Tam umieścili ją w przedsionku przed kancelarią parafii mariackiej (w podcieniach bazyliki) z zamiarem umieszczenia Jej w bazylice.
Ksiądz infułat (ówcześnie prałat) Kazimierz Walenty Bownik proponował umieszczenie Jej na dworze przed kościołem.
Po upływie roku, pan Krzysztof Kołtun, po uprzednim skontaktowaniu się z ks. kanonikiem Grzegorzem Szymańskim - nowym proboszczem parafii p.w. Chrystusa Odkupiciela w Chełmie,
zdecydował się przekazać do naszej parafii figurę św. Teresy z zamiarem uczynienia z Tej Świątyni Wołyńskiego Sanktuarium
(w parafii od 1983 roku jest Obraz Matki Bożej Mielnickiej). Tak też się stało. Dzięki pomocy chełmskiej Staży Pożarnej oraz zastosowaniu specjalnych koców,
przewieziono samochodem ciężarowym marki star - figurę z Górki do parafii p.w. Chrystusa Odkupiciela, gdzie z uwagi na znaczny ciężar i duże rozmiary - musiało wnosić Ją aż ośmiu rosłych strażaków.
Figurę umieszczono tam w dolnym kościele, na wymurowanym pod figurę kamiennym cokole - postumencie oraz wykonano granitową tablicę z pamiątkowym napisem:
"Deszcz róż spuszczę z nieba na ziemię" i poniżej: "Świętej Teresie Patronce Diecezji Łuckiej na Wołyniu w podzięce za ocalenie, polecając się dalszej opiece" i nieco niżej po prawej:
"Wierni Kresowiacy", natomiast po lewej stronie: "Chełm 1994 r."
15 sierpnia 1994 roku, podczas parafialnego Odpustu ku czci Matki Bożej Mielnickiej, dokonano poświecenia figury. Obecnych było bardzo dużo Wołyniaków,
m.in.: młodzi wnukowie Janusza Radziwiłła (posła na sejm II RP) z linii ołyckiej. Miała też przyjechać Halina Auderska, ale z uwagi na starszy wiek nie przybyła na uroczystości,
ale wysłała list okolicznościowy do pana Krzysztofa Kołtuna. Podczas tego pierwszego historycznego odpustu-zjazdu,
Wołyniacy ustalili, że będą się gromadzić co roku - 1 października w liturgiczną Uroczystość św. Teresy . I tak też się stało...
1 października 1994 roku zebrali się na pierwszym historycznym odpuście ku czci św.

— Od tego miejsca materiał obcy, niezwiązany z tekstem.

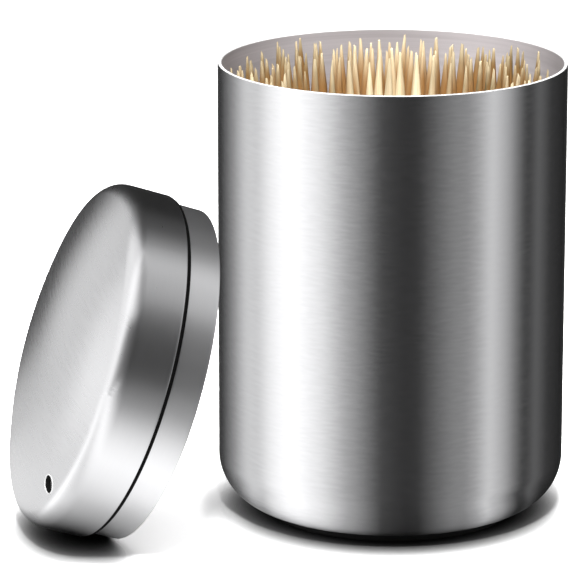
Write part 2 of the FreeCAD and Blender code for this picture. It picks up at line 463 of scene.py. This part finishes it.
class DISPENSER_OT_cup(Operator):
    """Turns the steel cup with a painted highlight on its rim and satin inside"""
    bl_idname = "dispenser.cup"
    bl_label = "Steel Cup"

    def execute(self, context):
        s = context.scene.dispenser_cup
        outside, rim, inside = 0, 1, 2
        wall, bore = s.radius, s.radius - s.sheet
        flat = s.radius - s.corner
        knee = s.base_height + s.corner
        lip = s.rim_height - s.lip
        floor = s.base_height + s.sheet
        cup = turned("steel_cup", [
            (outside, run((0, s.base_height), (flat, s.base_height))),
            (outside, bend((flat, knee), s.corner, -90, 0, 24)),
            (outside, run((wall, knee), (wall, lip), 10)),
            (outside, bend((wall - s.lip, lip), s.lip, 0, 40, 2)),
            (rim, bend((wall - s.lip, lip), s.lip, 40, 90, 4)),
            (rim, bend((bore + s.lip, lip), s.lip, 90, 180, 6)),
            (inside, run((bore, lip), (bore, knee), 10)),
            (inside, bend((flat, knee), s.corner - s.sheet, 0, -90, 16)),
            (inside, run((flat, floor), (0, floor))),
        ], [
            brushed_steel("Cup Brushed Steel", s.steel, edge=0.25, depth=1.0, tint=0.024,
                          relief=0.10),
            # Painted highlight on the rim
            painted_highlight_steel("Rim Painted Highlight", s.rim),
            satin_steel("Cup Satin Steel", s.inside),
        ], open_axis=True)
        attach(smoothed(settle(cup)), "cup")
        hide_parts("cup_shell")
        return {"FINISHED"}


class DISPENSER_OT_pad(Operator):
    """Turns the black non-slip pad under the cup"""
    bl_idname = "dispenser.pad"
    bl_label = "Pad"

    def execute(self, context):
        edge = 0.3 * MM
        pad = turned("non_slip_pad", [
            (0, run((0, 0), (PAD_RADIUS - edge, 0))),
            (0, bend((PAD_RADIUS - edge, edge), edge, -90, 0, 5)),
            (0, run((PAD_RADIUS, edge), (PAD_RADIUS, PAD_TOP))),
            (0, run((PAD_RADIUS, PAD_TOP), (0, PAD_TOP))),
        ], [black_rubber("Pad Rubber", (0.012, 0.012, 0.012))], segments=128, open_axis=True)
        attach(smoothed(pad), "cup")
        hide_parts("base_pad")
        return {"FINISHED"}


# The lid

def dome_profile(wall, dome, shoulder, top):
    """The wall's top, the shoulder's centre and its slope for a dome with a tangent shoulder."""
    centre = top - dome
    height = centre + math.sqrt((dome - shoulder) ** 2 - (wall - shoulder) ** 2)
    slope = math.degrees(math.atan2(height - centre, wall - shoulder))
    return centre, height, slope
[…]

Teresy - patronki Wołynia, wtedy też po raz pierwszy
w Chełmie dokonano poświęcenia płatków róż - jak miało to miejsce w dwudziestoleciu międzywojennym na Wołyniu.
Wołyniacy i ich potomkowie, jak dawniej na Wołyniu, zabierali te poświecone płatki róż do książeczek od nabożeństwa.
Spotkania Wołynian i comiesięczna Msza Św. - przy figurce św. Teresy od Dzieciątka Jezus w dolnym kościele parafii p.w.
Chrystusa Odkupiciela w Chełmie trwały do 2000 roku, kiedy to nagle, niespodziewanie ustały z powodu zbyt małej liczby członków.
Gdyż pozostało zaledwie kilka osób, w tym m.in.: pan Krzysztof Kołtun, po śmierci starszych Wołyniaków - fundatorów figurki.
Od przeniesienia nabożeństw do górnego kościoła w grudniu 2005 roku, stała Ona opuszczona i nieco zapomniana w dolnym kościele - przeznaczonym obecnie na salę do
Eucharystii Wspólnot Neokatechumenalnych w naszej parafii. Będąc przez okres tego dziesięciolecia czczona jedynie przez członków Wspólnot Neokatechumenalnych o Kresowych Korzeniach. W tym roku jednak figurka zostanie jednakże na nowo upamiętniona i uczczona poprzez Jej publiczny kult w nowopowstałej (w czerwcu br.) kapliczce przed naszym kościołem parafialnym. Co stanie się dzięki pomysłowi i inicjatywie naszego Księdza Proboszcza - ks. kanonika Grzegorza Szymańskiego. Kiedy to w dniu parafialnego "wołyńskiego" Odpustu ku czci Matki Bożej Mielnickiej, dokona się ponowne poświęcenie figurki i kapliczki Francuskiej Świętej - św. Teresy od Dzieciątka Jezus, patronki Diecezji Łuckiej na Kresowym Wołyniu. Obecnie natomiast odbywają się prace czyszcząco-konserwujące figurkę (które wykonuje architekt naszego kościoła - pan Zbigniew Mrozek).
Warto także w tych trudnych dzisiejszych czasach podkreślać rolę tej Świętej i Jej rodziców (których kanonizacja odbędzie się 18 października br. podczas konsystorzu biskupów w sprawie rodziny).